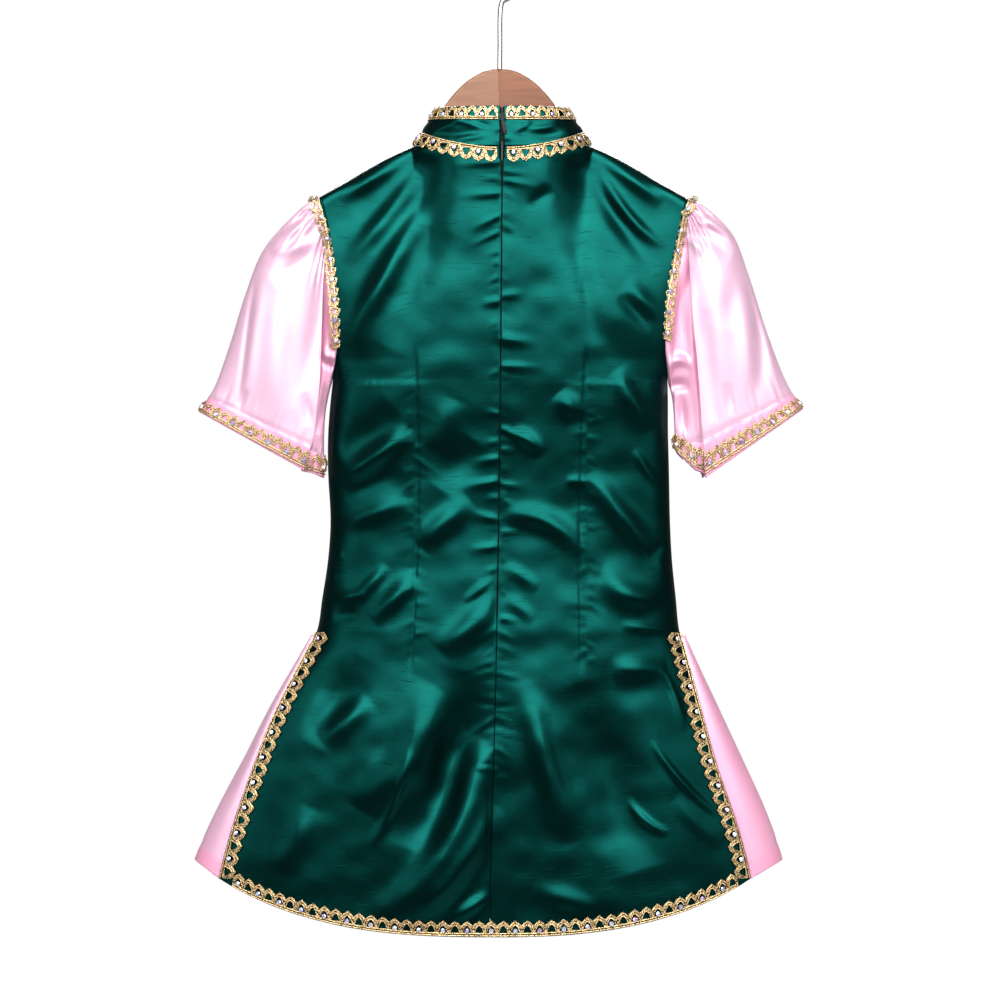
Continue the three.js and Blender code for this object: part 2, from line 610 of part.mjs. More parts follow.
// Lengths along a curve given by a parameter from 0 to 1.
function paced(curve, steps = 60) {
  const lengths = [0];
  for (let i = 1; i <= steps; i += 1) {
    lengths.push(lengths[i - 1] + curve(i / steps).distanceTo(curve((i - 1) / steps)));
  }
  const total = lengths[steps];
  const share = (a) => {
    const wanted = Math.min(total, Math.max(0, a));
    let i = 0;
    while (i < steps - 1 && lengths[i + 1] < wanted) i += 1;
    return (i + (wanted - lengths[i]) / (lengths[i + 1] - lengths[i])) / steps;
  };
  return { total, share };
}

function lifted(surface, facing, p, q, height) {
  return surface(p, q).addScaledVector(normalAt(surface, p, q, facing), height);
}

function addHemAndSlitLace() {
  for (const [word, side] of [['back', -1], ['front', 1]]) {
    const surface = (u, z) => bodyPoint(side, u, z);
    surface.stepP = STEP_ACROSS;
    surface.stepQ = STEP_DOWN;
    const corner = 1 - LACE.width / reach(-1, HEM_LACE.cornerZ);
    const across = (f) => lerp(-corner, corner, f);
    const hemLine = paced((f) => bodyPoint(side, across(f), hemOf(across(f)) + HEM_LACE.inset));
    laceStrip(`lace_hem_${word}`, hemLine.total, HEM_LACE.pitch, (a, b, height) => {
      const u = across(hemLine.share(a));
      return lifted(surface, -side, u, hemOf(u) + HEM_LACE.inset + b, height);
    });
    for (const [hand, sign] of [['left', -1], ['right', 1]]) {
      const down = (f) => lerp(SLIT_TOP - SLIT_LACE.belowTop, hemOf(1) + SLIT_LACE.aboveHem, f);
      const slitLine = paced((f) => bodyPoint(side, sign, down(f)));
      laceStrip(`lace_slit_${word}_${hand}`, slitLine.total, SLIT_LACE.pitch, (a, b, height) => {
        const z = down(slitLine.share(a));
        const u = sign * (1 - (b + SLIT_LACE.inset) / reach(sign, z));
        return lifted(surface, -side, u, z, height + SLIT_LACE.lift);
      });
    }
  }
}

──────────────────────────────

The problem = Give back all the data exactly as written.

Full response =
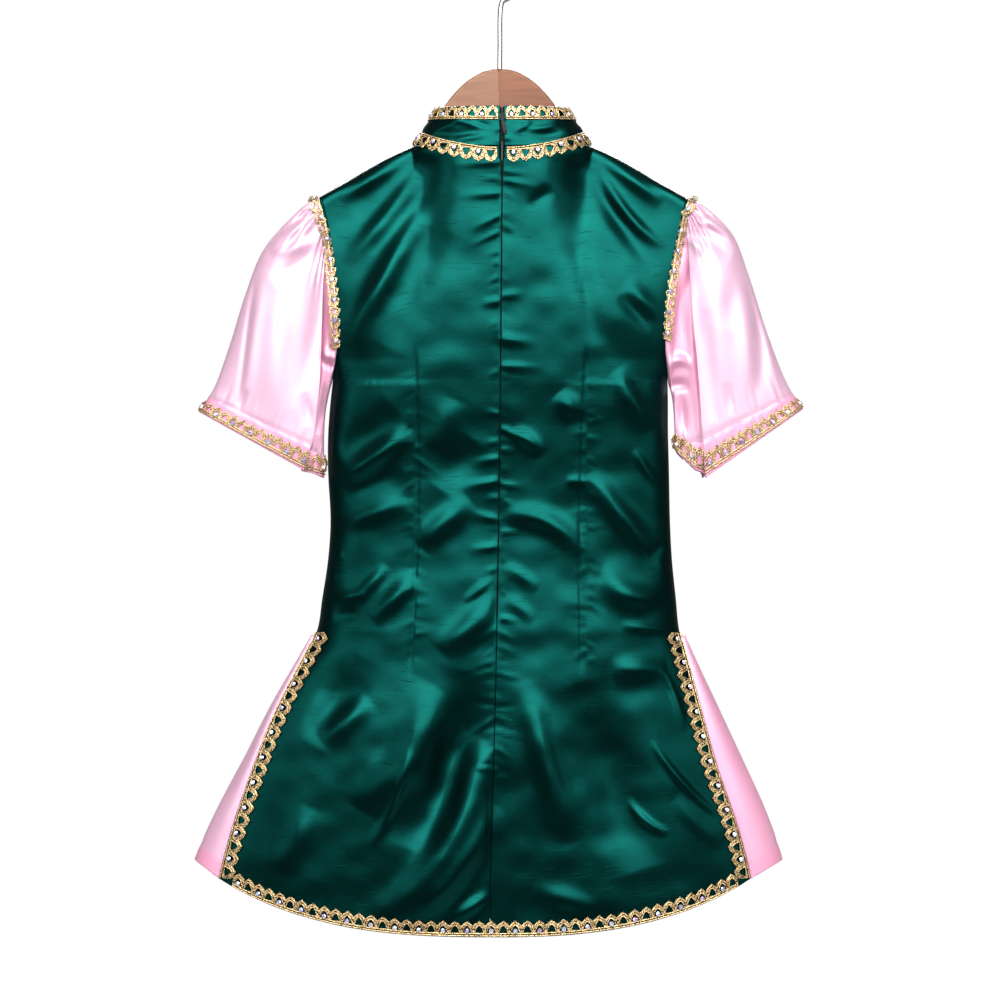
Continue the three.js and Blender code for this object: part 2, from line 610 of part.mjs. More parts follow.
// Lengths along a curve given by a parameter from 0 to 1.
function paced(curve, steps = 60) {
  const lengths = [0];
  for (let i = 1; i <= steps; i += 1) {
    lengths.push(lengths[i - 1] + curve(i / steps).distanceTo(curve((i - 1) / steps)));
  }
  const total = lengths[steps];
  const share = (a) => {
    const wanted = Math.min(total, Math.max(0, a));
    let i = 0;
    while (i < steps - 1 && lengths[i + 1] < wanted) i += 1;
    return (i + (wanted - lengths[i]) / (lengths[i + 1] - lengths[i])) / steps;
  };
  return { total, share };
}

function lifted(surface, facing, p, q, height) {
  return surface(p, q).addScaledVector(normalAt(surface, p, q, facing), height);
}

function addHemAndSlitLace() {
  for (const [word, side] of [['back', -1], ['front', 1]]) {
    const surface = (u, z) => bodyPoint(side, u, z);
    surface.stepP = STEP_ACROSS;
    surface.stepQ = STEP_DOWN;
    const corner = 1 - LACE.width / reach(-1, HEM_LACE.cornerZ);
    const across = (f) => lerp(-corner, corner, f);
    const hemLine = paced((f) => bodyPoint(side, across(f), hemOf(across(f)) + HEM_LACE.inset));
    laceStrip(`lace_hem_${word}`, hemLine.total, HEM_LACE.pitch, (a, b, height) => {
      const u = across(hemLine.share(a));
      return lifted(surface, -side, u, hemOf(u) + HEM_LACE.inset + b, height);
    });
    for (const [hand, sign] of [['left', -1], ['right', 1]]) {
      const down = (f) => lerp(SLIT_TOP - SLIT_LACE.belowTop, hemOf(1) + SLIT_LACE.aboveHem, f);
      const slitLine = paced((f) => bodyPoint(side, sign, down(f)));
      laceStrip(`lace_slit_${word}_${hand}`, slitLine.total, SLIT_LACE.pitch, (a, b, height) => {
        const z = down(slitLine.share(a));
        const u = sign * (1 - (b + SLIT_LACE.inset) / reach(sign, z));
        return lifted(surface, -side, u, z, height + SLIT_LACE.lift);
      });
    }
  }
}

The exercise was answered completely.